— Start Data lines —
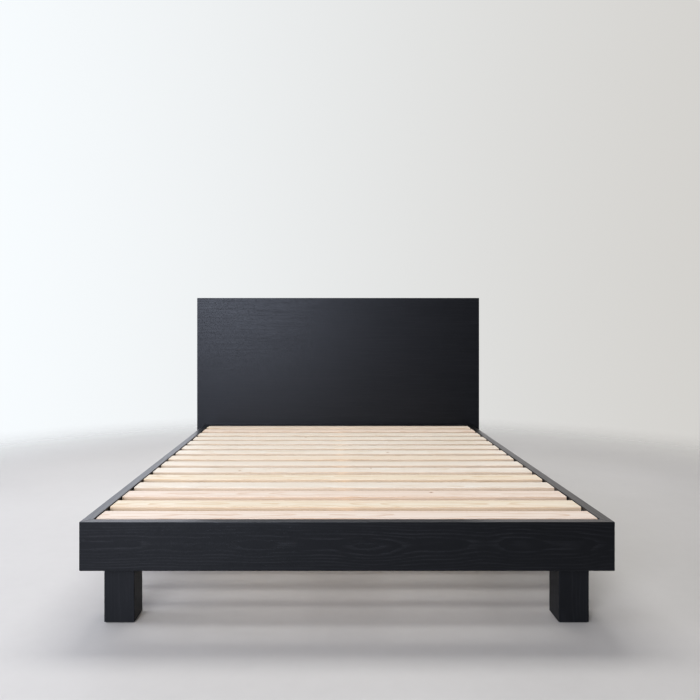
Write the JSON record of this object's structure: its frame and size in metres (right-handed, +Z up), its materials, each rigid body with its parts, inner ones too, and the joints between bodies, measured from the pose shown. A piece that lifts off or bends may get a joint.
— End Data lines —
— Start Data lines —
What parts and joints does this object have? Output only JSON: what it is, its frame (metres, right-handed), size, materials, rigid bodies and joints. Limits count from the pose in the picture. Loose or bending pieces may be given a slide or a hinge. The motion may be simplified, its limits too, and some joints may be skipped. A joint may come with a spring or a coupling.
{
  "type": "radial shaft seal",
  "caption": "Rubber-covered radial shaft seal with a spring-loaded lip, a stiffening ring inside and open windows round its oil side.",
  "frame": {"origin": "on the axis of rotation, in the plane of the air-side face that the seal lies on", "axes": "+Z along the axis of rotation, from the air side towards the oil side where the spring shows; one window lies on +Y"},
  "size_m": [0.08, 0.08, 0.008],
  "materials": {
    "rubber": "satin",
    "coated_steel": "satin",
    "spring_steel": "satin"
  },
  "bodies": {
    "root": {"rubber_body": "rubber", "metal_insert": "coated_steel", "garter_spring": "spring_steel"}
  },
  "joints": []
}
— End Data lines —
— Start Data lines —
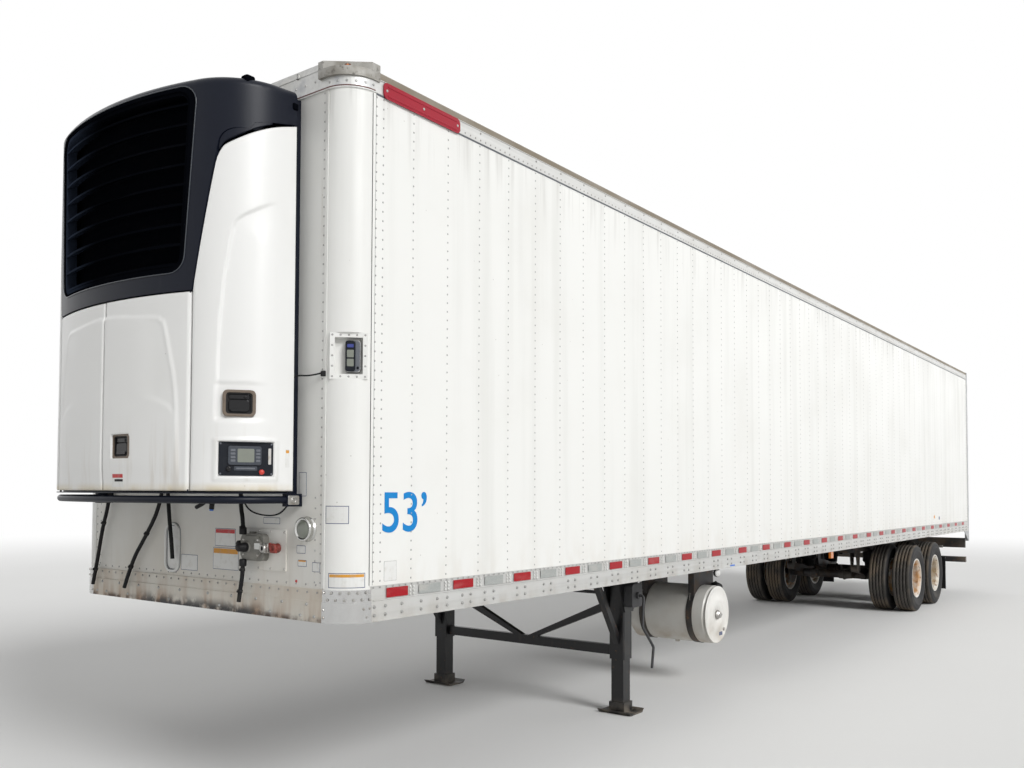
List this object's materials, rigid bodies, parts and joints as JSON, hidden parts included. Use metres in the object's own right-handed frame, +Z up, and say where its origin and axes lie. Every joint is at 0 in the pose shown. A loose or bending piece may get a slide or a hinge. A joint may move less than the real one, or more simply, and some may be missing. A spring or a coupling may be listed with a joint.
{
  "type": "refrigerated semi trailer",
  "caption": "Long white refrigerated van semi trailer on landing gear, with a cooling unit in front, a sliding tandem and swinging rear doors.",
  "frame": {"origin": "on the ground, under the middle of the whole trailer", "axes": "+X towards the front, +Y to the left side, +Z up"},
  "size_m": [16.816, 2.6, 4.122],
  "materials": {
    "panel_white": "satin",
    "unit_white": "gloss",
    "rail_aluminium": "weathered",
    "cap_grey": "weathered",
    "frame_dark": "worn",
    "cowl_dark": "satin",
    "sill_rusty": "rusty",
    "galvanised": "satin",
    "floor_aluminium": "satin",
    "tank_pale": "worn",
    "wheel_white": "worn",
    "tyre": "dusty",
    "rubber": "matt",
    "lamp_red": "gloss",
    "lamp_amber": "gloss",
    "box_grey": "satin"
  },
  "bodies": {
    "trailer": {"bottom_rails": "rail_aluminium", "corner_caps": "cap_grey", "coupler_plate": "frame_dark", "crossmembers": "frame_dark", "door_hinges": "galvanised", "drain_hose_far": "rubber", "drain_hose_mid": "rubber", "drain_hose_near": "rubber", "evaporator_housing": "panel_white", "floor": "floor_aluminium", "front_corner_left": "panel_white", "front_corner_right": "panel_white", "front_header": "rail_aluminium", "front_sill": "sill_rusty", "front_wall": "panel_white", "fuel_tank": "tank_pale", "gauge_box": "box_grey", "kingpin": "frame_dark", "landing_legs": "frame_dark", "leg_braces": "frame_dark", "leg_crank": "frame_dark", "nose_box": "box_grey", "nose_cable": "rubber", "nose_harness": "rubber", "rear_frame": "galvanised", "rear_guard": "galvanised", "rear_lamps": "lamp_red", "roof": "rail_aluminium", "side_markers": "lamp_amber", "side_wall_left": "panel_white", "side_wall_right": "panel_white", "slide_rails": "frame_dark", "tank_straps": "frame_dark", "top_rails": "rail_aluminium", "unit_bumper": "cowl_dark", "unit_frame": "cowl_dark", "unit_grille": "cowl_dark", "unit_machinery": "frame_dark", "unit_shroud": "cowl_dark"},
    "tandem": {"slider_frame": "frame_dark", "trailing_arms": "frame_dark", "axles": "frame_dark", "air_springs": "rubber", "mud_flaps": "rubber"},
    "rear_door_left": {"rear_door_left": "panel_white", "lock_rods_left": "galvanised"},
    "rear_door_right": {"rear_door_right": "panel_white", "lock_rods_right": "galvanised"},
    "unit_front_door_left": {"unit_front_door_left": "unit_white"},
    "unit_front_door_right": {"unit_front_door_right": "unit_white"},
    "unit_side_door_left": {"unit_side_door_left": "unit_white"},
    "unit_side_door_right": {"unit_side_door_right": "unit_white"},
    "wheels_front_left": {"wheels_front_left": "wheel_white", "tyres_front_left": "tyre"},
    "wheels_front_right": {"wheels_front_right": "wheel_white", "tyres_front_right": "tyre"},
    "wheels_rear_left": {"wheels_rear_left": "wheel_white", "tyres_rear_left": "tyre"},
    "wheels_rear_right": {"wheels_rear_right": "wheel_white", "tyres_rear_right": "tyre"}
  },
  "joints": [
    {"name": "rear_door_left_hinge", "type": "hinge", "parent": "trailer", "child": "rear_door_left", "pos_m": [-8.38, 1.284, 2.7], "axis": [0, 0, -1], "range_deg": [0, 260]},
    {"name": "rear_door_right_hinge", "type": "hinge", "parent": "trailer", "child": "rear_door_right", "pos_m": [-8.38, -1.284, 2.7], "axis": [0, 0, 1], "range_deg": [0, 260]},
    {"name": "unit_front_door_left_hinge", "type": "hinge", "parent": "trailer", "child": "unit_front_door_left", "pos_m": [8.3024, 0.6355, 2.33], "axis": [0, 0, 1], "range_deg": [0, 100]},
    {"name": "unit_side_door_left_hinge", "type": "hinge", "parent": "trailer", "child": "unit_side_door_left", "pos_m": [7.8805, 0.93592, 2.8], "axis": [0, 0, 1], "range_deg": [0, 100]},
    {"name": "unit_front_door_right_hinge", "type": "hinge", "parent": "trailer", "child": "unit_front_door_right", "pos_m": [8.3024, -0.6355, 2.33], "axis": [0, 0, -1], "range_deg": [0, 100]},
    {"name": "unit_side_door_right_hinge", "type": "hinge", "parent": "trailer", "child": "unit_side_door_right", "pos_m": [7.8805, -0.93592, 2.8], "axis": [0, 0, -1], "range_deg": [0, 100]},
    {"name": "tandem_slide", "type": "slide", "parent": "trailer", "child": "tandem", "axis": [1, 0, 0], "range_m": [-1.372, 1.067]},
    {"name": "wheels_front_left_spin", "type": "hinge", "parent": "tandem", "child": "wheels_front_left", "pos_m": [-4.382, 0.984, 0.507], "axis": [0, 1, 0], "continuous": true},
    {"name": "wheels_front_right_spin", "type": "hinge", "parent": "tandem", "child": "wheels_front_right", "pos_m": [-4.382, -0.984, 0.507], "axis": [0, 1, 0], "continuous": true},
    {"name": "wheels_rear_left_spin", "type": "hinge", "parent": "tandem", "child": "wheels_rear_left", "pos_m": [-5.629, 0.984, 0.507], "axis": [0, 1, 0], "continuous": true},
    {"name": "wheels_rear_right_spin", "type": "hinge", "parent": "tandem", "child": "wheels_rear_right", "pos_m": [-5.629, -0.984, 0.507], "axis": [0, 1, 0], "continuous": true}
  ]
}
— End Data lines —
Goal ->
Go through the listing above and list every line that has the word "where".

Exercise response ->
  "frame": {"origin": "on the axis of rotation, in the plane of the air-side face that the seal lies on", "axes": "+Z along the axis of rotation, from the air side towards the oil side where the spring shows; one window lies on +Y"},
List this object's materials, rigid bodies, parts and joints as JSON, hidden parts included. Use metres in the object's own right-handed frame, +Z up, and say where its origin and axes lie. Every joint is at 0 in the pose shown. A loose or bending piece may get a slide or a hinge. A joint may move less than the real one, or more simply, and some may be missing. A spring or a coupling may be listed with a joint.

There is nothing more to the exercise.